Friday, January 01, 2021

Historic Ceremony for POW of Japan

On January 4, 2021, Simsbury, Connecticut resident Daniel Crowley, 98, will finally receive his Combat Infantry Badge (CIB) for his service with the Provisional Army Air Corps Infantry Regiment defending the Bataan Peninsula in the Philippines against the invading Imperial Japanese forces in the early months of WWII in 1942. Until this ceremony, the U.S. Army has refused to confer the CIB to the provisional soldiers on Bataan.
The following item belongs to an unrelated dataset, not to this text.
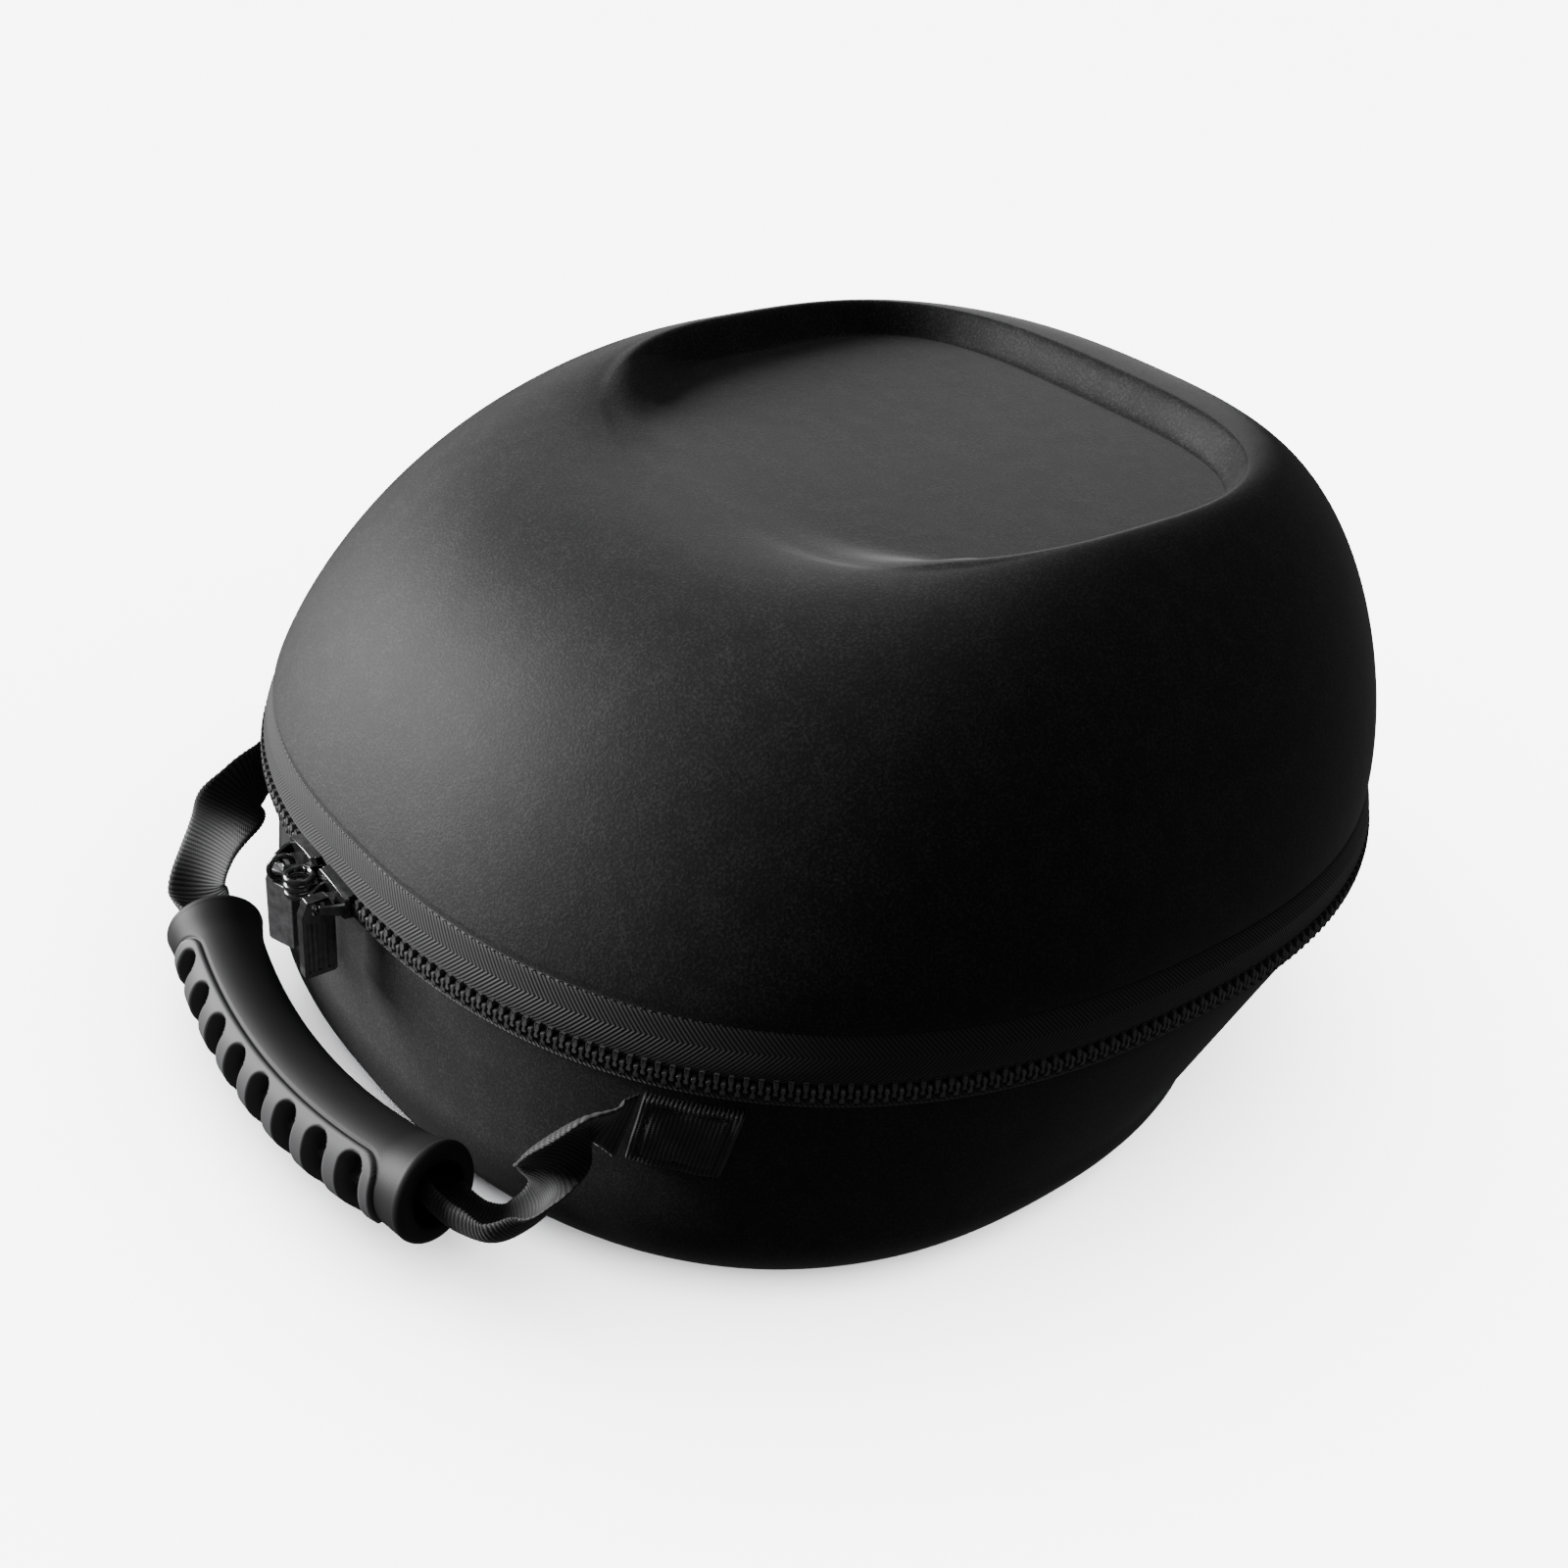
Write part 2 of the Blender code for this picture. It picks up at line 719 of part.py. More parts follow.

Dan will also receive his Prisoner of War Medal and recognition of his previously unknown 1945 promotion to Sergeant at a noon ceremony at Connecticut’s Bradley Air National Guard Base presided over by Gregory J. Slavonic, Under Secretary of the Navy, PTDO vice Acting. At the ceremony a representative of Dan’s former employer Northwestern Mutual will announce a donation in his honor to the American Defenders of Bataan and Corregidor Memorial Society.


Under Secretary Slavonic with his Executive Assistant CAPT G. J. Leland, a former commanding officer of the multipurpose amphibious assault ship USS Bataan (LHD 5,) worked with the Secretary of the Army to research and confirm all the awards and promotions Dan had earned in WWII.


Dan arrived in the Philippines in the spring of 1941 with the U.S. Army Air Corps. Within hours of the December 7, 1941 Japanese attack on Pearl Harbor, the military airfields in the Philippines were also destroyed. With surviving airmen, he was sent to defend the Bataan Peninsula. Dan avoided the Bataan Death March in April 1942 by swimming to Corregidor and fighting with the 4th Marines. He became a POW with the surrender of all the Philippines in May of that year. Dan was liberated from a POW slave labor copper mining camp in Japan in September 1945. 

 

The event will be livestreamed on the Connecticut Air National Guard’s 103rd Airlift Wing Facebook page at https://www.facebook.com/103aw


A leading voice for Pacific War veterans and their families, the American Defenders of Bataan and Corregidor Memorial Society (ADBC-MS) promotes education and scholarship about the POW experience in the Pacific, supports programs of reconciliation and understanding, and advocates for a Congressional Gold Medal for the POWs of Japan. The ADBC-MS is the point of contact for all official U.S. government activities affecting American POWs of Japan. 

Over 26,000 Americans were POWs of Imperial Japan. There were more than 200 from Connecticut. Nearly 11,000 died in POW camps, aboard “hell ships,” or as slave laborers for Japanese companies.